Bengaluru’s luxury real estate market is no longer defined by inheritance wealth or traditional business families. It is being reshaped by a new generation of buyers—startup founders, senior CXOs, and first-generation HNIs—and the data clearly reflects this shift.

Homes priced above ₹5 crore, and increasingly in the ₹10–15 crore bracket, are now being evaluated very differently. For this cohort, luxury housing is not a lifestyle indulgence or a trophy purchase. It is a long-term, capital-aligned decision, blending personal use with balance-sheet discipline.

This behavioural transformation is most visible in Bengaluru, now one of India’s fastest-growing hubs for first-generation UHNI wealth.


Bengaluru’s UHNI Growth Is Balance-Sheet Driven

India today has over 85,000 ultra-high-net-worth individuals (₹80 Cr+ net worth), and Bengaluru is among the fastest compounding UHNI cities in the country. What makes Bengaluru structurally different from Mumbai or Delhi is the source of this wealth.

The city’s UHNI base is driven by:

  • Startup exits and secondary share sales
  • ESOP liquidity from late-stage tech firms
  • Repeat founders and PE-backed operators

Over the last four years, a disproportionately high share of ₹10 Cr+ home transactions in Bengaluru has occurred in the most recent 12–18 months, indicating delayed but decisive buying once liquidity events materialised. The constraint today is not demand—it is the availability of high-quality, low-density inventory at these ticket sizes.

From Status Symbol to Strategic Asset

Earlier generations of HNIs often viewed luxury homes as symbols of arrival—focused on scale, visibility, and landmark value. Founders and CXOs approach the same decision through a different lens.

For them, a ₹10–15 Cr home is assessed like a long-duration asset:

  • How stable is the micro-market across cycles?
  • Who is the realistic buyer at this ticket size in the future?
  • What proportion of value is tied to land versus structure?
  • Does the asset preserve capital while supporting lifestyle quality?

This shift explains why many “headline luxury” projects struggle despite premium pricing. Finish quality and amenities are assumed. What matters is how the asset behaves over 10–20 years.

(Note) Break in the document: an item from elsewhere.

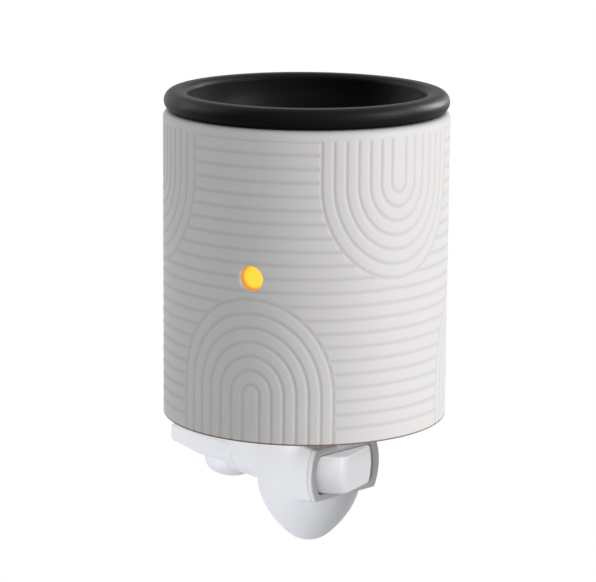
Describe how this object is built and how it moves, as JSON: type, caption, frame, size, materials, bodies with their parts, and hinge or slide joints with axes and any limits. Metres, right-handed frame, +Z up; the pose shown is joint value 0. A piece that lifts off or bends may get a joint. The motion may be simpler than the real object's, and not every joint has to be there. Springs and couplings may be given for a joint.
{
  "type": "plug-in wax melt warmer",
  "caption": "Plug-in wax melt warmer: ribbed ceramic cylinder with a lift-off silicone wax dish, on a plug housing with a rocker switch and a pilot light.",
  "frame": {"origin": "middle of the plug face that meets the wall outlet, halfway between the blades", "axes": "+Y out of the plug face into the outlet, -Y towards the switch side, +Z up, +X to the right as seen from the switch side"},
  "size_m": [0.08, 0.101, 0.1294],
  "materials": {
    "glazed_stoneware": "satin white glaze",
    "black_silicone": "satin moulded silicone",
    "white_plastic": "moulded, low gloss",
    "switch_plastic": "moulded, low gloss",
    "inner_plastic": "moulded",
    "plate_aluminium": "milled",
    "zinc_steel": "zinc plated",
    "spring_steel": "bright",
    "brass": "plain",
    "heater_ceramic": "fired, unglazed",
    "fibre_washer": "pressed fibre",
    "gasket_silicone": "translucent white",
    "wire_black": "PVC sleeve",
    "wire_red": "PVC sleeve",
    "wire_white": "PVC sleeve",
    "pilot_amber": "lit amber lens"
  },
  "bodies": {
    "housing": {"ceramic_shade": "glazed_stoneware", "heater_plate": "plate_aluminium", "plate_screws": "zinc_steel", "heater_element": "heater_ceramic", "heater_clamp": "spring_steel", "clamp_rivets": "zinc_steel", "thermal_fuse": "zinc_steel", "heater_holder": "inner_plastic", "stem": "brass", "stem_nuts": "brass", "stem_washer": "fibre_washer", "base_gasket": "gasket_silicone", "front_shell": "white_plastic", "rear_shell": "white_plastic", "shell_screws": "zinc_steel", "switch_body": "switch_plastic", "switch_terminals": "brass", "line_blade": "brass", "neutral_blade": "brass", "blade_retainer": "inner_plastic", "line_wire": "wire_black", "switched_wire": "wire_red", "neutral_wire": "wire_white", "pilot_lens": "pilot_amber", "pilot_led": "pilot_amber", "pilot_resistor": "heater_ceramic", "pilot_wires": "wire_red"},
    "rocker": {"switch_rocker": "switch_plastic", "rocker_plunger": "inner_plastic", "plunger_spring": "spring_steel"},
    "contact": {"switch_contact": "brass"},
    "dish": {"silicone_dish": "black_silicone"}
  },
  "joints": [
    {"name": "rocker_tilt", "type": "hinge", "parent": "housing", "child": "rocker", "pos_m": [0, -0.0576, -0.0042], "axis": [0, 0, -1], "range_deg": [0, 32]},
    {"name": "contact_rock", "type": "hinge", "parent": "housing", "child": "contact", "pos_m": [0, -0.0518, -0.0042], "axis": [0, 0, 1], "range_deg": [0, 16]},
    {"name": "dish_lift", "type": "slide", "parent": "housing", "child": "dish", "axis": [0, 0, 1], "range_m": [0, 0.03]}
  ],
  "couplings": [
    {"joint": "contact_rock", "follows": "rocker_tilt", "ratio": 0.5}
  ]
}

Density Has Become a Risk Signal

One of the strongest behavioural changes in Bengaluru’s luxury market is the move away from high-density luxury towers.

HNIs and UHNIs increasingly prefer:

  • Boutique developments with limited units
  • Gated villa communities
  • Low-rise, land-led formats

In response, developers have reduced unit density and increased average home sizes. While luxury housing now accounts for over one-third of new residential supply in Bengaluru, this growth is segmented—favouring low-density formats over large-format towers.

For UHNI buyers, density directly affects:

  • Privacy and daily livability
  • Long-term resale depth
  • Perceived exclusivity of the asset

High density is no longer seen as efficient—it is seen as value-dilutive.

Land, Liquidity, and Exit Depth Matter More Than Ever

Despite being end-users, founders and CXOs are acutely aware of exit risk. They actively evaluate the exit depth of a ₹10–15 Cr home—how many real buyers exist at that price point, and how resilient demand would be during a slowdown.

This is why land ownership has re-emerged as a key filter. Homes with:

  • Clear land titles
  • Meaningful land share
  • Low-rise or villa formats

are increasingly viewed as legacy assets. In contrast, high-priced apartments with minimal land value are often treated as depreciating structures, regardless of interior quality.

Global Benchmarking and Low-Friction Ownership

Bengaluru’s new luxury buyer benchmarks homes globally. Many have lived or invested abroad and compare what ₹10–15 Cr delivers in Bengaluru versus cities like Dubai, London, or Singapore.

As a result, expectations now include:

  • International-grade construction and design
  • Smart-home integration and sustainability features
  • Professional property management and concierge services

Low-friction ownership is critical. Founders and CXOs place a premium on time efficiency, favouring developments that minimise operational involvement while maintaining high governance standards.

What This Means for Bengaluru’s Luxury Market

The rise of the founder and CXO buyer marks a structural shift in Bengaluru’s luxury housing market. Luxury is no longer loud, ornamental, or speculative. It is quiet, data-driven, and fundamentally disciplined.

For buyers, this means:

  • Greater emphasis on selection over timing
  • Lower tolerance for density and hype
  • Higher focus on long-term asset behaviour

In Bengaluru’s ₹5 Cr+ segment today, intelligence—not excess—is the new luxury.